According to Crowder Jenkins, a cochlear implant has two parts to it. One part, an electrode, is surgically implanted into the cochlea. The other part is a processor that the patient wears on the outside of their head. The processor also has two parts, one that goes on the patient’s ear and a magnet that sits a little farther up on the head. The magnet connects to the internal part and sends signals to the electrode.
“So it kind of bypasses the traditional outer ear, middle ear, inner ear, and goes straight to the auditory nerve,” Crowder Jenkins said. “It’s a different way of hearing, but it’s been really successful.”
The implant procedure is a 1 ½ hour outpatient visit. The surgeon makes a 1 ½ inch incision behind the ear, folds it forward, and then drills through the bone behind the patient’s ear to place the electrode. The patient goes home that same day with a wound covering.
“It’s pretty painless and simple,” Crowder Jenkins said. “The patient comes back about two weeks after surgery, and that’s when we turn on all of the equipment for the first time.”
One month after the implant was activated, O’Mara’s ability to understand speech went from 10% to 90%.
O’Mara said that following the procedure he is now a better communicator as a police officer and can hear things he hadn’t been able to before, like the beeping of a car when warning the driver to put on a seatbelt.

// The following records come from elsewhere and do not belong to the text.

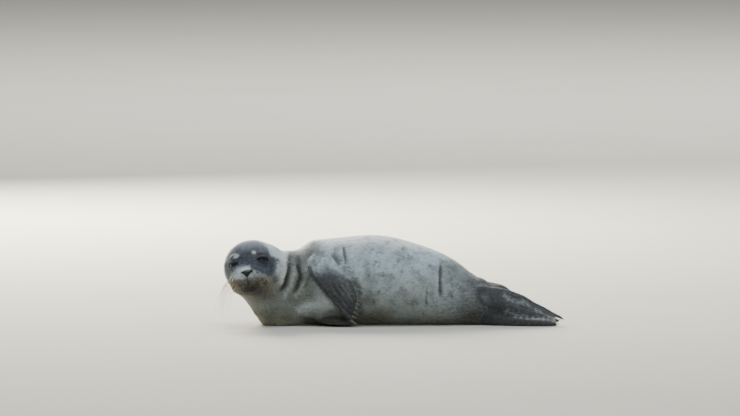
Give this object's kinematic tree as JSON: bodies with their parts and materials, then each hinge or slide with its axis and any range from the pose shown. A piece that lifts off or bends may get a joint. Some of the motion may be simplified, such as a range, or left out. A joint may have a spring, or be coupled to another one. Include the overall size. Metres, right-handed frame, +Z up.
{
  "type": "harbour seal",
  "caption": "Young harbour seal resting on its belly, head raised and turned to its left, flippers at its sides and behind.",
  "frame": {"origin": "on the floor, under the middle of the seal's bounding box", "axes": "+X from the head end towards the hind flippers, +Z up; the seal's left flank and its face look towards -Y"},
  "size_m": [0.9436, 0.3842, 0.2438],
  "materials": {
    "fur": "short dense coat, mottled grey",
    "dark_fur": "very short dark slate coat",
    "bare_skin": "bare, moist, finely grained",
    "eye": "wet, almost black",
    "claw": "horn, satin"
  },
  "bodies": {
    "root": {"head": "fur", "lower_jaw": "fur", "nose": "bare_skin", "neck": "fur", "trunk": "fur", "tail": "dark_fur", "fore_flipper_left": "dark_fur", "fore_flipper_right": "dark_fur", "hind_flipper_left": "dark_fur", "hind_flipper_right": "dark_fur", "eye_left": "eye", "eye_right": "eye", "fore_claw_left_1": "claw", "fore_claw_left_2": "claw", "fore_claw_left_3": "claw", "fore_claw_left_4": "claw", "fore_claw_left_5": "claw", "fore_claw_right_1": "claw", "fore_claw_right_2": "claw", "fore_claw_right_3": "claw", "fore_claw_right_4": "claw", "fore_claw_right_5": "claw", "hind_claw_left_1": "claw", "hind_claw_left_2": "claw", "hind_claw_left_3": "claw", "hind_claw_left_4": "claw", "hind_claw_left_5": "claw", "hind_claw_right_1": "claw", "hind_claw_right_2": "claw", "hind_claw_right_3": "claw", "hind_claw_right_4": "claw", "hind_claw_right_5": "claw"}
  },
  "joints": []
}
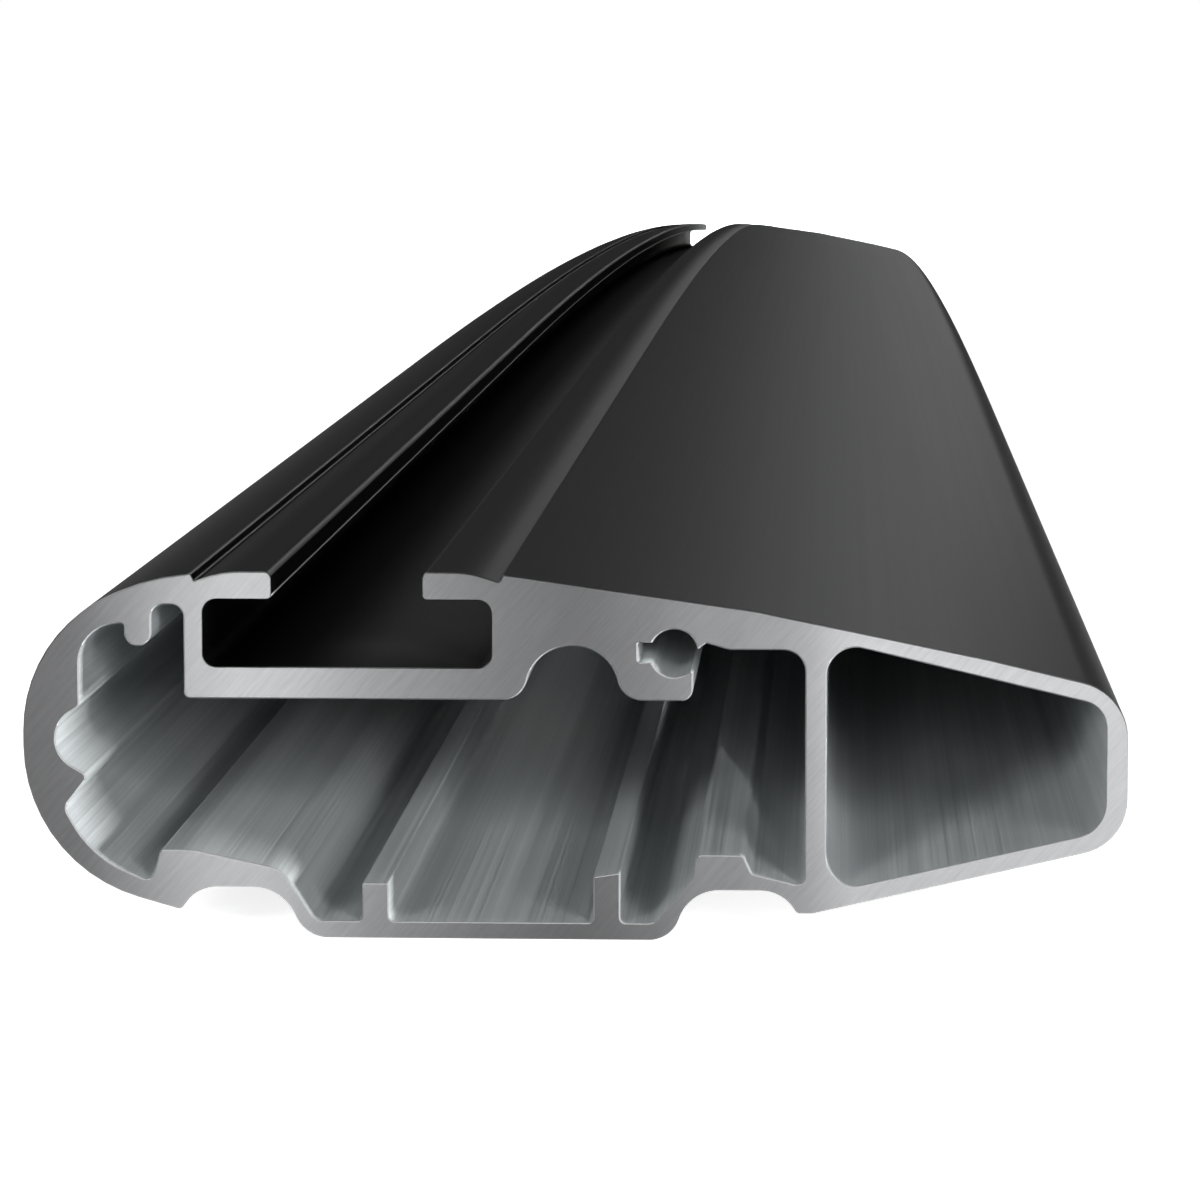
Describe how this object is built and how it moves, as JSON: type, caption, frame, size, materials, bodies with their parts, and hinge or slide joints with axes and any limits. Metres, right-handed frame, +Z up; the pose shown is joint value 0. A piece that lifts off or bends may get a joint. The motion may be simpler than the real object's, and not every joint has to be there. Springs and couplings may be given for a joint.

“They said that I made phenomenal progress and that I was way ahead of the curve of where I was supposed to be,” O’Mara said. “They actually canceled my six-month appointment, and I haven’t been back since, but it has been a huge change.”
The Audiology Clinic at UAMS is unique compared to other centers in Arkansas, Crowder Jenkins said.
“We take a core rehabilitation approach to hearing loss,” she said. “And we work closely as a team with both our ear, nose and throat surgeons, as well as our speech/language pathologists to get the patients up and running and understanding as quickly as possible and back in the workforce, or homelife, or school or whatever it is they do.”
“Results are different for each patient,” she continued. “Research shows that patients who have fewer health problems, like heart issues, ear problems, autoimmune diseases or cognitive issues, tend to hear and understand around the first month after activation.”
Crowder Jenkins emphasized that unaddressed hearing loss can lead to a poorer quality of life with challenges in physical and mental health, personal relationships, career growth and earning potential, and cognitive abilities with aging.
“The first step is just getting treatment, whether that is getting a cochlear implant or not,” she said. “We really look at speech scores to determine if someone is a good candidate for a cochlear implant. “If they are wearing their hearing aids and scoring 60% or less with their hearing aids on, that’s when we think, okay it’s time to start looking at a cochlear implant.”